We most often talk about alternative crisis response in the areas of mental health, substance use or withdrawal, and suicidality, though other categories of non-violent interpersonal and personal crisis can be included. 

There is a spectrum of responses available to respond to any given crisis.

Care response is one type of crisis response-- and it is different from cop response or co-response.

COP RESPONSE

A call for help is responded to by police. This is our current response structure. A regular patrol  car might respond, or a Crisis Intervention Team (CIT) car might respond. 

CO-RESPONSE

Police respond to a call accompanied by a non-police specialist, most often a social worker or healthcare worker.

CARE RESPONSE

Trained specialists respond to a call without any police presence. Responders could be EMTs, nurses, behavioral health specialists, or crisis interventionists.

Why are there different types of responders?

You wouldn't use a hammer to paint a wall, or a paintbrush to secure a nail! You would use the right tool to meet the need you and your family face.

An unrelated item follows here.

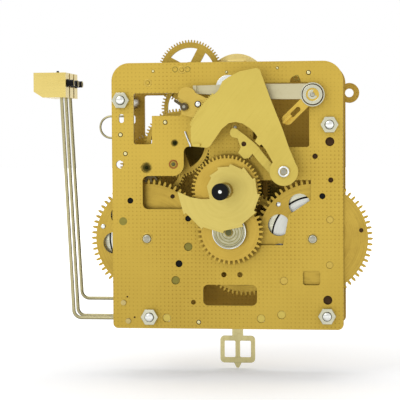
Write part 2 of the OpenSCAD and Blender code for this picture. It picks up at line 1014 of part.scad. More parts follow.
module folded_lever() {
    color(brass)
        difference() {
            union() {
                slab(bar_y + 1, 0.5)
                    difference() {
                        union() {
                            spot(bar_c, 5);
                            strap(bar_c, [27, 31.4], 5);
                        }
                        strap([29.2, 33.4], [31.6, 35.8], 2.2);
                    }
                translate([27, bar_y - 3, 31.4])
                    rotate([0, 45, 0])
                        translate([-0.5, 0, -2.5])
                            cube([1, 4.5, 5]);
            }
            along_y(bar_c, -10, 0, post_r + run_gap);
        }
}

hammer_x_low = -72.9;
hammer_x_high = -78.1;
bend_r = 3.6;

// The leaning upright of a hammer, from its bend to beyond the middle of the head
module upright(y, z, r, past) {
    rise = head_z - z - bend_r;
    translate([hammer_x_low, y, z + bend_r])
        rotate([0, atan2(hammer_x_high - hammer_x_low, rise), 0])
            cylinder(h = rise + past, r = r);
}

// Wire from a hub out to the left, round a bend and up to the head
module hammer_wire(at, y, z, hub_y0, hub_y1, hub_r, bore_r, tail_y, tail_tip) {
    color(steel)
        difference() {
            union() {
                along_y(at, hub_y0, hub_y1, hub_r);
                slab(tail_y, 1)
                    strap(at, tail_tip, 2);
                translate([hammer_x_low + bend_r, y, z])
                    rotate([0, 90, 0])
                        cylinder(h = at[0] - hammer_x_low - bend_r - bore_r - 0.5, r = wire_r);
                translate([hammer_x_low + bend_r, y, z + bend_r])
                    rotate([90, 0, 0])
                        rotate([0, 0, 180])
                            rotate_extrude(angle = 90)
                                translate([bend_r, 0])
                                    circle(wire_r);
                translate([hammer_x_low, y, z + bend_r])
                    sphere(wire_r + 0.02);
                upright(y, z, wire_r, 1);
            }
            along_y(at, hub_y0 - 1, hub_y1 + 1, bore_r);
        }
}

// Brass block with a chamfered lower band, and a soft tip on its right face
module hammer_head(y, z) {
    wire_x = hammer_x_high;
    color(brass)
        difference() {
            slab(y - 3.75, 7.5)
                polygon([[wire_x + 3.1, head_z + 4.4], [wire_x + 3.1, head_z - 7],
                    [wire_x - 7.7, head_z - 7], [wire_x - head_l + 3.1, head_z - 4.3],
                    [wire_x - head_l + 3.1, head_z + 4.4]]);
            upright(y, z, wire_r + 0.02, 1.1);
        }
    color(black)
        translate([wire_x + 3.1, y, head_z - 0.3])
            rotate([0, 90, 0])
                cylinder(h = 3.3, r = 1.4);
}

hub_r = 2.4;
front_hammer_y = 5;
middle_hammer_y = 14.5;
rear_hammer_y = 24;
lower_wire_z = -59.2;
upper_wire_z = -52.1;
lower_tail = [-39.9, -31.9];
upper_tail = [-41, -31.4];

module front_hammer_wire() {
    hammer_wire(lower_hammer_c, front_hammer_y, lower_wire_z, 3.5, 7.5, 3.8, hub_r + run_gap,
        3.5, lower_tail);
}
module middle_hammer_wire() {
    hammer_wire(lower_hammer_c, middle_hammer_y, lower_wire_z, 2.1, 17, hub_r, 1.2 + run_gap,
        2.1, lower_tail);
}
module rear_hammer_wire() {
    hammer_wire(upper_hammer_c, rear_hammer_y, upper_wire_z, 4.8, 26.5, hub_r, 1.2 + run_gap,
        4.8, upper_tail);
}
module front_hammer_head() { hammer_head(front_hammer_y, lower_wire_z); }
module middle_hammer_head() { hammer_head(middle_hammer_y, lower_wire_z); }
module rear_hammer_head() { hammer_head(rear_hammer_y, upper_wire_z); }

front_plate();
back_plate();
pillars();
pillar_nuts();
lever_posts();
suspension_cock();
suspension_block();
hammer_arbors();
wire_loop();
time_great_wheel();
time_great_arbor();
time_click();
time_chain_wheel();
time_second_wheel();
time_second_arbor();
centre_wheel();
centre_arbor();
cannon_pinion();
lifting_cam();
hand_nut();
third_wheel();
third_arbor();
escape_wheel();
escape_arbor();
minute_wheel();
minute_washer();
hour_wheel();
hour_snail();
anchor();
anchor_arbor();
crutch();
pendulum_leader();
suspension_spring();
strike_great_wheel();
strike_great_arbor();
strike_click();
strike_star();
strike_chain_wheel();
strike_second_wheel();
strike_second_arbor();
strike_third_wheel();
strike_third_arbor();
gathering_wheel();
gathering_arbor();
gathering_pallet();
warning_wheel();
warning_arbor();
fly();
rack();
rack_hook();
lifting_lever();
steel_bar();
folded_lever();
front_hammer_wire();
front_hammer_head();
middle_hammer_wire();
middle_hammer_head();
rear_hammer_wire();
rear_hammer_head();
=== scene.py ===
# Looks of a two-train clock movement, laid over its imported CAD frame.
import math

import bmesh
import bpy
from mathutils import Matrix, Vector


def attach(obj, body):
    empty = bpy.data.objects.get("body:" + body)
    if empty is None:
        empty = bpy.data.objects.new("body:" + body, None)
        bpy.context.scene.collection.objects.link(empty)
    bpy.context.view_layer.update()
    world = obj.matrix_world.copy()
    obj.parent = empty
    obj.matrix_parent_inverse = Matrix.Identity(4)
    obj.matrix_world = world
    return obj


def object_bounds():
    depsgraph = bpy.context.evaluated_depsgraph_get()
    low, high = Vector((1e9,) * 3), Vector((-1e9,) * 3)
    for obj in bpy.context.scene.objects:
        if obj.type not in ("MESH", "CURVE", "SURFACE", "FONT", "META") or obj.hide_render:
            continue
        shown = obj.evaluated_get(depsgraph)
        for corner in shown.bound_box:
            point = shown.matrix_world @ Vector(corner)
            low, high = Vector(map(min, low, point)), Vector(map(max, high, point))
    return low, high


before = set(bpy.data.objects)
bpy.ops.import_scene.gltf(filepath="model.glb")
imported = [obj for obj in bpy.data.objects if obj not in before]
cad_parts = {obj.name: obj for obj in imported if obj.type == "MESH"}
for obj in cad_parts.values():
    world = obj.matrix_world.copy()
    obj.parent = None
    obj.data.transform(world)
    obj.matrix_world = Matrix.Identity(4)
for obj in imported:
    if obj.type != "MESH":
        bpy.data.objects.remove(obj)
CAD_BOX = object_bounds()
MM = 0.001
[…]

The same thing is true in crisis intervention: not every tool in our toolbox is right in every crisis. 

When a community member is facing a crisis in health, they need different tools than police might be able to provide. While the police are the right first responders for some incidents, many communities have created other solutions for incidents involving mental health, behavioral health, addiction, suicidality, and other non-violent issues.

Who decides what type of response is needed?

A lot of new expertise is needed to guide a care response program. Most care response programs across the country rely on the same 911 communications infrastructure that any other public safety program in the area uses. Dispatchers are then trained on different types of responders and programming, and they can decide-- based on the information gathered on any given call-- who the right first responders will be. 

If not the police force, then who responds to crisis calls?

Care response programs vary widely across the country, as each region learns more about what the community faces and what the community wants most in crisis response.

For northeast Ohio, care program responders could include:

  • Social workers, like in the Shaker Heights co-response pilot, which includes social workers from Recovery Resources as a telehealth resource alongside police on mental and behavioral health calls.

  • Paramedics, EMTs, firefighters, and other non-police first responders.

  • Healthcare specialists, particularly those who work in mental health, behavioral health, addiction services, or detox services. 

  • Peer response specialists, providing wraparound care for the days after a crisis call who can assist an individual or family in continuing to access resources in the community.

What is the methodology behind non-police crisis response?
 

The Sequential Intercept Model

Developed by the US Department of Health & Human Services Substance Abuse and Mental Health Services Administration (SAMHSA), the Sequential Intercept Model helps map out how people interact with various systems and the ways that new program ideas can target specific areas of intercept to improve outcomes for community members.

You can find the complete explanation on the SAMHSA website.

Thank you to the Center for Community Solutions for this graphic:
intercept.png

The intercept model lays out a way of looking at each stage of interaction a community member might have with crisis and criminal response programming. In order for us to have a fully capable system, we need each stage of intercept to have fully funded and fully resourced teams and programs. 

What is Intercept Zero?

Intercept Zero means we are looking at programming that serves our community BEFORE the criminal justice system gets involved. At Intercept Zero, our neighbors are asking for assistance and know they are in need of resources, and we have the opportunity to provide those resources before further consequences take place.

What are the benefits of focusing on Intercept Zero?

As we can see in the Sequential Intercept Model, there are many types of programs that might help deliver the resources or solutions someone needs to resolve a crisis.

When we focus on Intercept Zero, the immediate response to a crisis, we can prevent more of our neighbors from having to interact with the criminal justice system. 

 

With more options, more responders, and more resources at Intercept Zero, we can divert more of our neighbors from having to interact with more harmful and drastic measures further down the road.

  • We can help our neighbors stay out of the jails and prevent people being held up by bail and other issues when they need healthcare, and not a criminal response. 

  • We can help our neighbors access healthcare services when they face mental and behavioral health needs, instead of forcing our neighbors into the jails and criminal response structures. 

  • Improved response at Intercept Zero can also help our city, county, and state save money on criminal justice system expenses.